FEA-Based Vibration Modal Analysis and CFD Assessment of Flow Patterns in a Concentric Double-Flange Butterfly Valve Across Multiple Opening Angles

A concentric double-flange butterfly valve (DN-500, PN-10) was analyzed to examine its dynamic behavior and internal fluid flow across multiple opening angles. Finite Element Analysis (FEA) was employed to determine natural frequencies, mode shapes, and effective mass participation factors (EMPFs) for valve positions at 30°, 60°, and 90°. The valve geometry was discretized using a curvature-based mesh with linear elastic isotropic properties for 1023 carbon steel. Lower-order vibration modes produced global deformations primarily along the valve disk, while higher-order modes showed localized displacement near the shaft–bearing interface, indicating coupled torsional and translational dynamics. The highest EMPF in the X-direction occurred at 1153.1 Hz with 0.2631 kg, while the Y-direction showed moderate contributions peaking at 0.1239 kg at 392.06 Hz.
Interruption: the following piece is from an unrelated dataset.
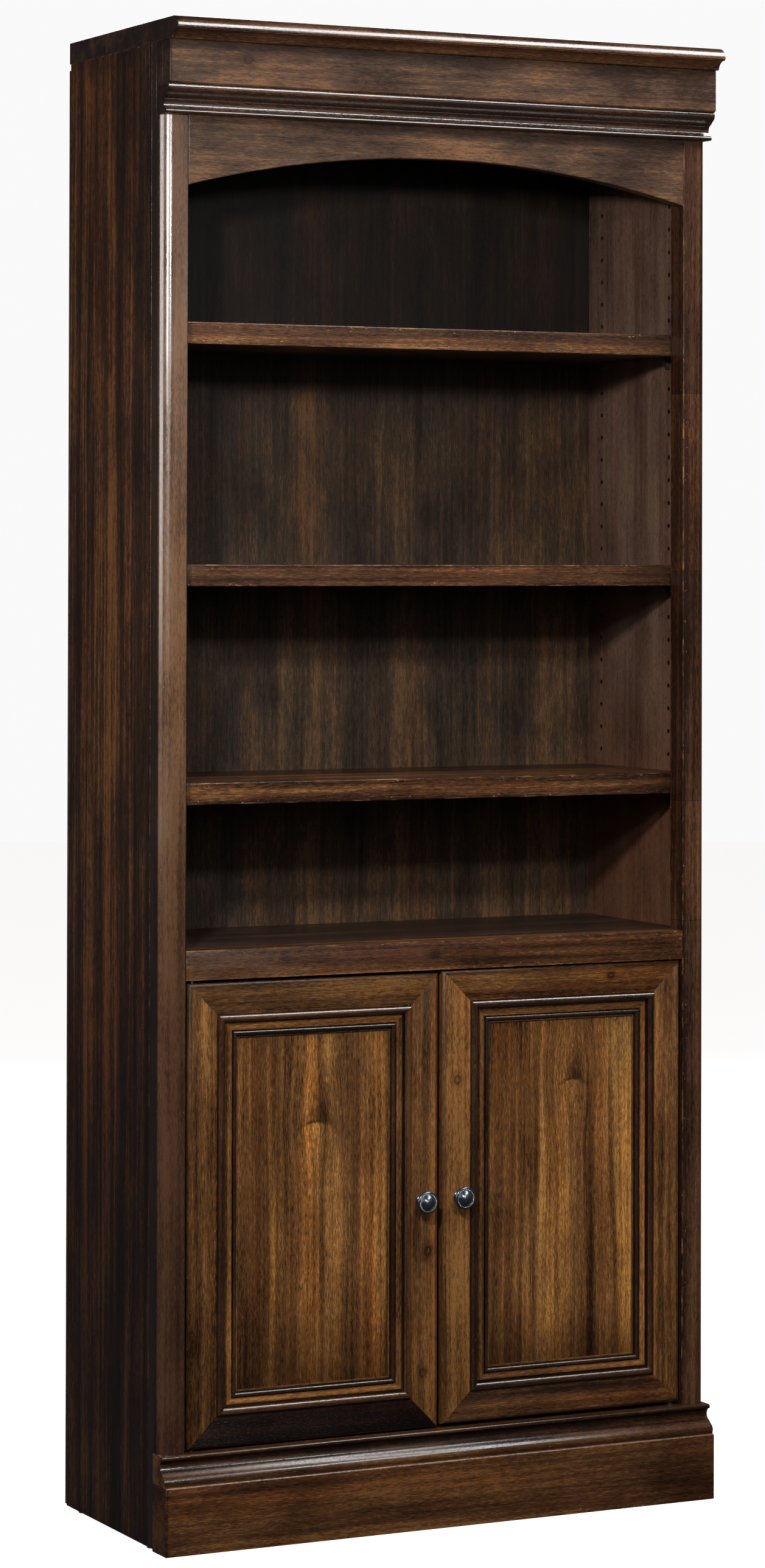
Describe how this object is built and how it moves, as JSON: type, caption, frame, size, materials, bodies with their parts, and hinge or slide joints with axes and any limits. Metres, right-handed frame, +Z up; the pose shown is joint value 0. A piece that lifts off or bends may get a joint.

The Z-direction demonstrated lower influence, with a maximum EMPF of 0.1218 kg. Modes 3 and 4 were critical for potential resonance zones due to significant mass contributions and directional sensitivity. Computational Fluid Dynamics (CFD) simulation analyzed flow behavior, pressure drops, and turbulence under varying valve openings. At a lower opening angle, significant flow separation, recirculation zones, and high turbulence were observed. At 90°, the flow became more streamlined, resulting in a reduction in pressure losses and stabilizing velocity profiles.